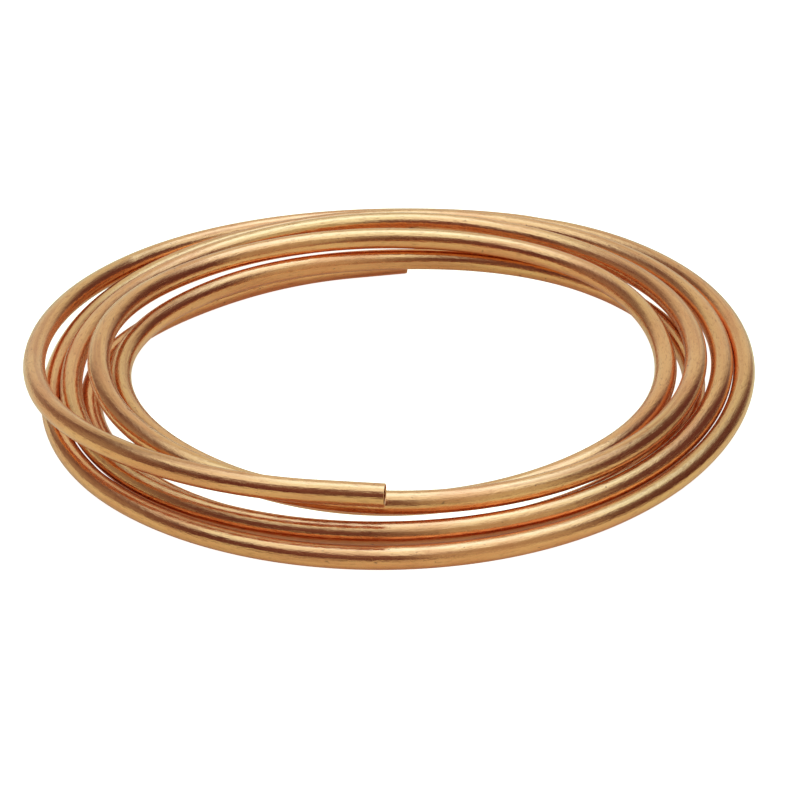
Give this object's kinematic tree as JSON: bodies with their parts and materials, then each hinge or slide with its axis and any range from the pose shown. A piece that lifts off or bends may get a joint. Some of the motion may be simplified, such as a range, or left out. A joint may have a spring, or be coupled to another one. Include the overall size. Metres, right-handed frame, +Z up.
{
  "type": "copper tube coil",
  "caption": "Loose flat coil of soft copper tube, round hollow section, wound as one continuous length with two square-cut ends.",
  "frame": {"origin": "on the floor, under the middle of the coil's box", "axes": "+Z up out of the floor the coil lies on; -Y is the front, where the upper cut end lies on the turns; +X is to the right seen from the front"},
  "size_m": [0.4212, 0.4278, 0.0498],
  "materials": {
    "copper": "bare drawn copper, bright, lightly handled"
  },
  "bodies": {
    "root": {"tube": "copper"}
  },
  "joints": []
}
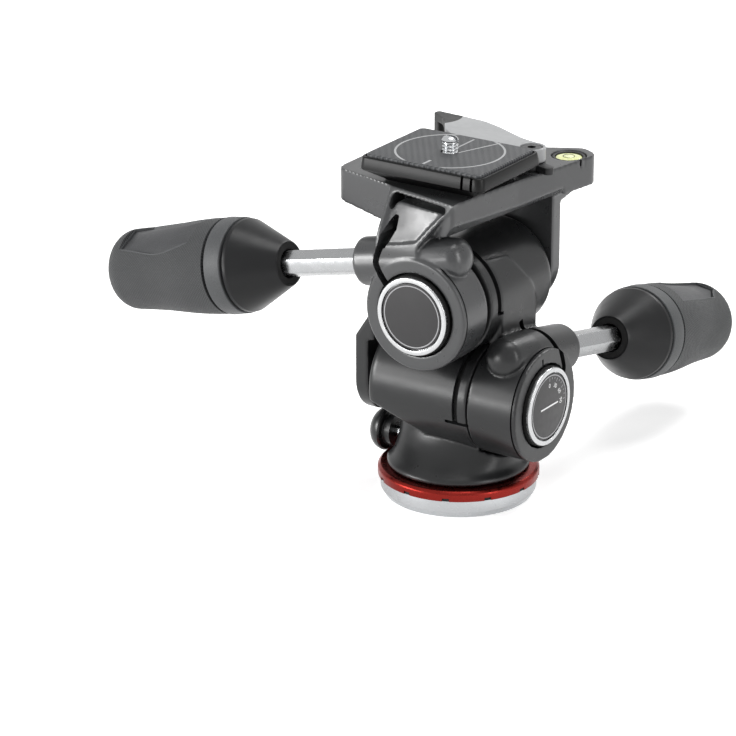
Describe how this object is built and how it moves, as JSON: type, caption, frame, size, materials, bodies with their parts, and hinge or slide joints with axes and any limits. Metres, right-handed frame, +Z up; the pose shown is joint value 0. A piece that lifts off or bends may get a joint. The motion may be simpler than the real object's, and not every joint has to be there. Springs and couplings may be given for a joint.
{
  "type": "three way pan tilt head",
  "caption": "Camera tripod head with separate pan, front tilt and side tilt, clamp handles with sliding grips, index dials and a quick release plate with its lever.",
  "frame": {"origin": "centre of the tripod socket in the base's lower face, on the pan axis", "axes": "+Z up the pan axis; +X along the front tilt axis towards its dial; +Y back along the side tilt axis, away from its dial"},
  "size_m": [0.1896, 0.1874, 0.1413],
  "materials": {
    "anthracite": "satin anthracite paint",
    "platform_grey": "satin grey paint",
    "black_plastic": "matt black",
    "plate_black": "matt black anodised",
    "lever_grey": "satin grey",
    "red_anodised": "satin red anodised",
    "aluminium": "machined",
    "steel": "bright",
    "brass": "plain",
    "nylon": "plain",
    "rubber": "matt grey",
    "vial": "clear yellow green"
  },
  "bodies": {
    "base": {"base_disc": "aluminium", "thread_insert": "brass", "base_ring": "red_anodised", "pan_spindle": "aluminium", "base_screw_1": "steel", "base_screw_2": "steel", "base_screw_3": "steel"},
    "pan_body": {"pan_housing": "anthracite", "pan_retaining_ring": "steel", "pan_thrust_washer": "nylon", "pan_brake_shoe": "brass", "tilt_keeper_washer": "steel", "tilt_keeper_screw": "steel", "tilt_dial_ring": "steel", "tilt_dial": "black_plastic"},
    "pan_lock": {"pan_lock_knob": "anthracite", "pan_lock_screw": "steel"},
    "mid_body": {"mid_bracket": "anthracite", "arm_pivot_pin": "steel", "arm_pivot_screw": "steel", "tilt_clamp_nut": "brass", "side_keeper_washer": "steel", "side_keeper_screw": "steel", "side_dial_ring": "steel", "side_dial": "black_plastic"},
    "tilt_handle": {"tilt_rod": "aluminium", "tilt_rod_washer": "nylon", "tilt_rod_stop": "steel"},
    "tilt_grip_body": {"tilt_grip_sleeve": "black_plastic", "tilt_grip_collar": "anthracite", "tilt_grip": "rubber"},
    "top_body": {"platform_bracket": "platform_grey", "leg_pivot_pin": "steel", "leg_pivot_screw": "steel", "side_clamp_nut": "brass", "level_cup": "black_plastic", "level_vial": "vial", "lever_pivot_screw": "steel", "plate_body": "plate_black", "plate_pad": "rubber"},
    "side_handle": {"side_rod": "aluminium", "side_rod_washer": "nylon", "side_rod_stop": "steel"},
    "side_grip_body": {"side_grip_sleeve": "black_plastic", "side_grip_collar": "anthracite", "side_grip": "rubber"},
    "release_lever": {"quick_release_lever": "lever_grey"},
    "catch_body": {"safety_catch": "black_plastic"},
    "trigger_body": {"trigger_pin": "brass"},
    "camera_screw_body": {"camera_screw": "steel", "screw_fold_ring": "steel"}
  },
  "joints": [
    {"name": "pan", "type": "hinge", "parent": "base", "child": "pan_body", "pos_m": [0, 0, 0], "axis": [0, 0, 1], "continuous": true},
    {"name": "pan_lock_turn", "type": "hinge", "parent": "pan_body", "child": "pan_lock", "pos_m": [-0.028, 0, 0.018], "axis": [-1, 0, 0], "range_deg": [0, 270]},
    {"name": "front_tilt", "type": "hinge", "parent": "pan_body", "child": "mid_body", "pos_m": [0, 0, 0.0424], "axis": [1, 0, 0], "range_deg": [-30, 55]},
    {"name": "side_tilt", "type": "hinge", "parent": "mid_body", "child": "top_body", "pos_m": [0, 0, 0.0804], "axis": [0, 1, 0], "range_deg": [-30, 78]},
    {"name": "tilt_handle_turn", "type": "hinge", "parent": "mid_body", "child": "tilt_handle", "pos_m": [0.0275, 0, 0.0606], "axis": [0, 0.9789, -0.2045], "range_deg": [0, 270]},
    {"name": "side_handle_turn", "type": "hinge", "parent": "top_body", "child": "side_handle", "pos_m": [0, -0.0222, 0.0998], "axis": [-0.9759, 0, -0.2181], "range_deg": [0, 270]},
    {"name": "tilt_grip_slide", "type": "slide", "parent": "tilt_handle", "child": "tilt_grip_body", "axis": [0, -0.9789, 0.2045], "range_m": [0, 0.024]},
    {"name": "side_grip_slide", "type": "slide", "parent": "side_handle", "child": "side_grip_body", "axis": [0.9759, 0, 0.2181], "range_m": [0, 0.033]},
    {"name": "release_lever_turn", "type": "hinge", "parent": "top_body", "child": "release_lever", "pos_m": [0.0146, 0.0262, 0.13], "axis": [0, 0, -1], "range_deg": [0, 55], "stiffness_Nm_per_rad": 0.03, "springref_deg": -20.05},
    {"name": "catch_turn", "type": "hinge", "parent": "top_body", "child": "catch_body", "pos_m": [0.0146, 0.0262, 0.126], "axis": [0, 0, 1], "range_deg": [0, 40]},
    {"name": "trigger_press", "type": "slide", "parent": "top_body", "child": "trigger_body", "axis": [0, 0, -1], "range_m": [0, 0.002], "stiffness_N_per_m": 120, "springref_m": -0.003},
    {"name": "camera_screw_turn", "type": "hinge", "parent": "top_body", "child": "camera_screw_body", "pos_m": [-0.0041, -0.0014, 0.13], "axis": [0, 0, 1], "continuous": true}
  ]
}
****
Exercise prompt » Extract the listing in its entirety, matching it exactly.

Worked answer »
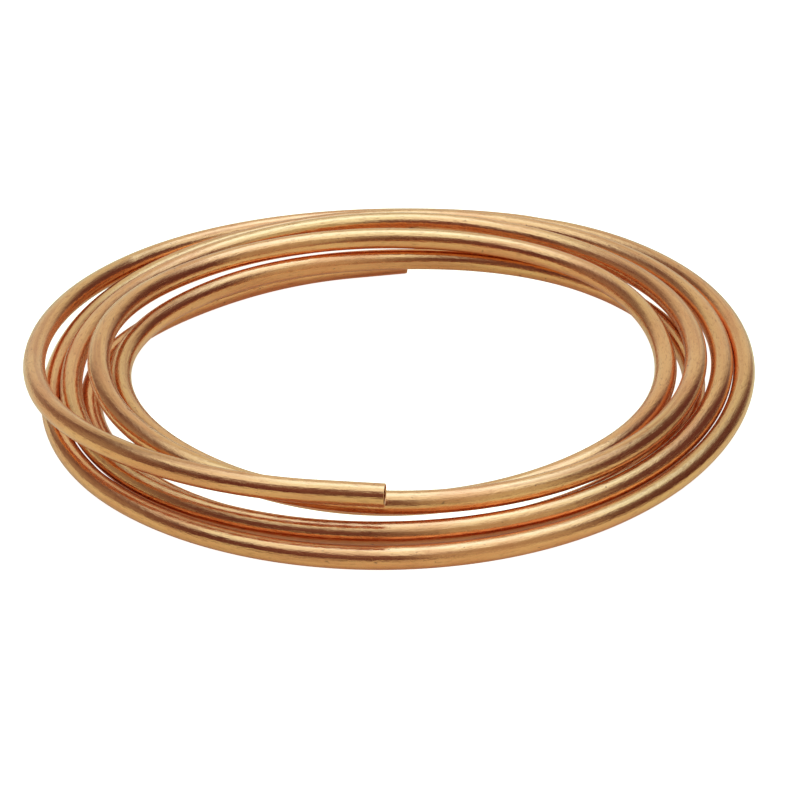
Give this object's kinematic tree as JSON: bodies with their parts and materials, then each hinge or slide with its axis and any range from the pose shown. A piece that lifts off or bends may get a joint. Some of the motion may be simplified, such as a range, or left out. A joint may have a spring, or be coupled to another one. Include the overall size. Metres, right-handed frame, +Z up.
{
  "type": "copper tube coil",
  "caption": "Loose flat coil of soft copper tube, round hollow section, wound as one continuous length with two square-cut ends.",
  "frame": {"origin": "on the floor, under the middle of the coil's box", "axes": "+Z up out of the floor the coil lies on; -Y is the front, where the upper cut end lies on the turns; +X is to the right seen from the front"},
  "size_m": [0.4212, 0.4278, 0.0498],
  "materials": {
    "copper": "bare drawn copper, bright, lightly handled"
  },
  "bodies": {
    "root": {"tube": "copper"}
  },
  "joints": []
}
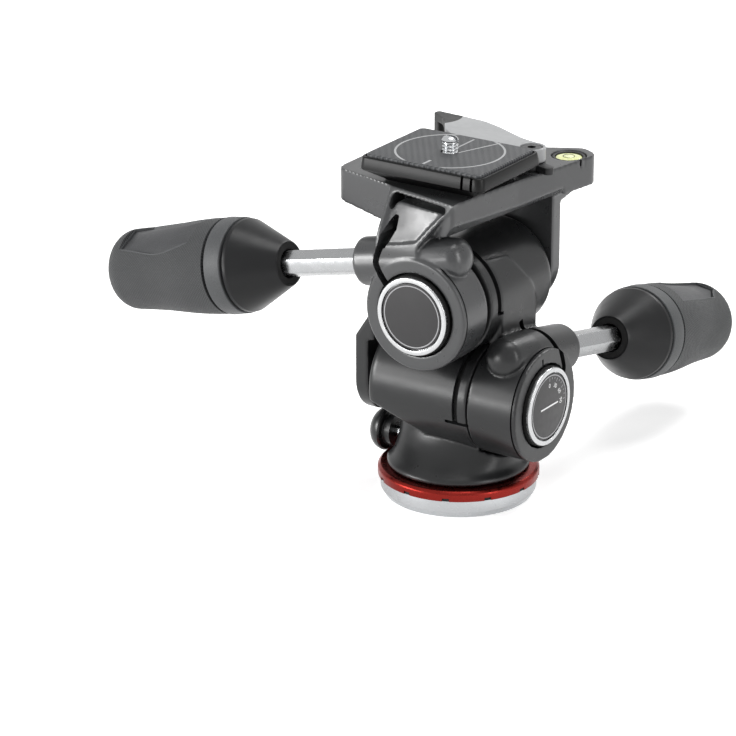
Describe how this object is built and how it moves, as JSON: type, caption, frame, size, materials, bodies with their parts, and hinge or slide joints with axes and any limits. Metres, right-handed frame, +Z up; the pose shown is joint value 0. A piece that lifts off or bends may get a joint. The motion may be simpler than the real object's, and not every joint has to be there. Springs and couplings may be given for a joint.
{
  "type": "three way pan tilt head",
  "caption": "Camera tripod head with separate pan, front tilt and side tilt, clamp handles with sliding grips, index dials and a quick release plate with its lever.",
  "frame": {"origin": "centre of the tripod socket in the base's lower face, on the pan axis", "axes": "+Z up the pan axis; +X along the front tilt axis towards its dial; +Y back along the side tilt axis, away from its dial"},
  "size_m": [0.1896, 0.1874, 0.1413],
  "materials": {
    "anthracite": "satin anthracite paint",
    "platform_grey": "satin grey paint",
    "black_plastic": "matt black",
    "plate_black": "matt black anodised",
    "lever_grey": "satin grey",
    "red_anodised": "satin red anodised",
    "aluminium": "machined",
    "steel": "bright",
    "brass": "plain",
    "nylon": "plain",
    "rubber": "matt grey",
    "vial": "clear yellow green"
  },
  "bodies": {
    "base": {"base_disc": "aluminium", "thread_insert": "brass", "base_ring": "red_anodised", "pan_spindle": "aluminium", "base_screw_1": "steel", "base_screw_2": "steel", "base_screw_3": "steel"},
    "pan_body": {"pan_housing": "anthracite", "pan_retaining_ring": "steel", "pan_thrust_washer": "nylon", "pan_brake_shoe": "brass", "tilt_keeper_washer": "steel", "tilt_keeper_screw": "steel", "tilt_dial_ring": "steel", "tilt_dial": "black_plastic"},
    "pan_lock": {"pan_lock_knob": "anthracite", "pan_lock_screw": "steel"},
    "mid_body": {"mid_bracket": "anthracite", "arm_pivot_pin": "steel", "arm_pivot_screw": "steel", "tilt_clamp_nut": "brass", "side_keeper_washer": "steel", "side_keeper_screw": "steel", "side_dial_ring": "steel", "side_dial": "black_plastic"},
    "tilt_handle": {"tilt_rod": "aluminium", "tilt_rod_washer": "nylon", "tilt_rod_stop": "steel"},
    "tilt_grip_body": {"tilt_grip_sleeve": "black_plastic", "tilt_grip_collar": "anthracite", "tilt_grip": "rubber"},
    "top_body": {"platform_bracket": "platform_grey", "leg_pivot_pin": "steel", "leg_pivot_screw": "steel", "side_clamp_nut": "brass", "level_cup": "black_plastic", "level_vial": "vial", "lever_pivot_screw": "steel", "plate_body": "plate_black", "plate_pad": "rubber"},
    "side_handle": {"side_rod": "aluminium", "side_rod_washer": "nylon", "side_rod_stop": "steel"},
    "side_grip_body": {"side_grip_sleeve": "black_plastic", "side_grip_collar": "anthracite", "side_grip": "rubber"},
    "release_lever": {"quick_release_lever": "lever_grey"},
    "catch_body": {"safety_catch": "black_plastic"},
    "trigger_body": {"trigger_pin": "brass"},
    "camera_screw_body": {"camera_screw": "steel", "screw_fold_ring": "steel"}
  },
  "joints": [
    {"name": "pan", "type": "hinge", "parent": "base", "child": "pan_body", "pos_m": [0, 0, 0], "axis": [0, 0, 1], "continuous": true},
    {"name": "pan_lock_turn", "type": "hinge", "parent": "pan_body", "child": "pan_lock", "pos_m": [-0.028, 0, 0.018], "axis": [-1, 0, 0], "range_deg": [0, 270]},
    {"name": "front_tilt", "type": "hinge", "parent": "pan_body", "child": "mid_body", "pos_m": [0, 0, 0.0424], "axis": [1, 0, 0], "range_deg": [-30, 55]},
    {"name": "side_tilt", "type": "hinge", "parent": "mid_body", "child": "top_body", "pos_m": [0, 0, 0.0804], "axis": [0, 1, 0], "range_deg": [-30, 78]},
    {"name": "tilt_handle_turn", "type": "hinge", "parent": "mid_body", "child": "tilt_handle", "pos_m": [0.0275, 0, 0.0606], "axis": [0, 0.9789, -0.2045], "range_deg": [0, 270]},
    {"name": "side_handle_turn", "type": "hinge", "parent": "top_body", "child": "side_handle", "pos_m": [0, -0.0222, 0.0998], "axis": [-0.9759, 0, -0.2181], "range_deg": [0, 270]},
    {"name": "tilt_grip_slide", "type": "slide", "parent": "tilt_handle", "child": "tilt_grip_body", "axis": [0, -0.9789, 0.2045], "range_m": [0, 0.024]},
    {"name": "side_grip_slide", "type": "slide", "parent": "side_handle", "child": "side_grip_body", "axis": [0.9759, 0, 0.2181], "range_m": [0, 0.033]},
    {"name": "release_lever_turn", "type": "hinge", "parent": "top_body", "child": "release_lever", "pos_m": [0.0146, 0.0262, 0.13], "axis": [0, 0, -1], "range_deg": [0, 55], "stiffness_Nm_per_rad": 0.03, "springref_deg": -20.05},
    {"name": "catch_turn", "type": "hinge", "parent": "top_body", "child": "catch_body", "pos_m": [0.0146, 0.0262, 0.126], "axis": [0, 0, 1], "range_deg": [0, 40]},
    {"name": "trigger_press", "type": "slide", "parent": "top_body", "child": "trigger_body", "axis": [0, 0, -1], "range_m": [0, 0.002], "stiffness_N_per_m": 120, "springref_m": -0.003},
    {"name": "camera_screw_turn", "type": "hinge", "parent": "top_body", "child": "camera_screw_body", "pos_m": [-0.0041, -0.0014, 0.13], "axis": [0, 0, 1], "continuous": true}
  ]
}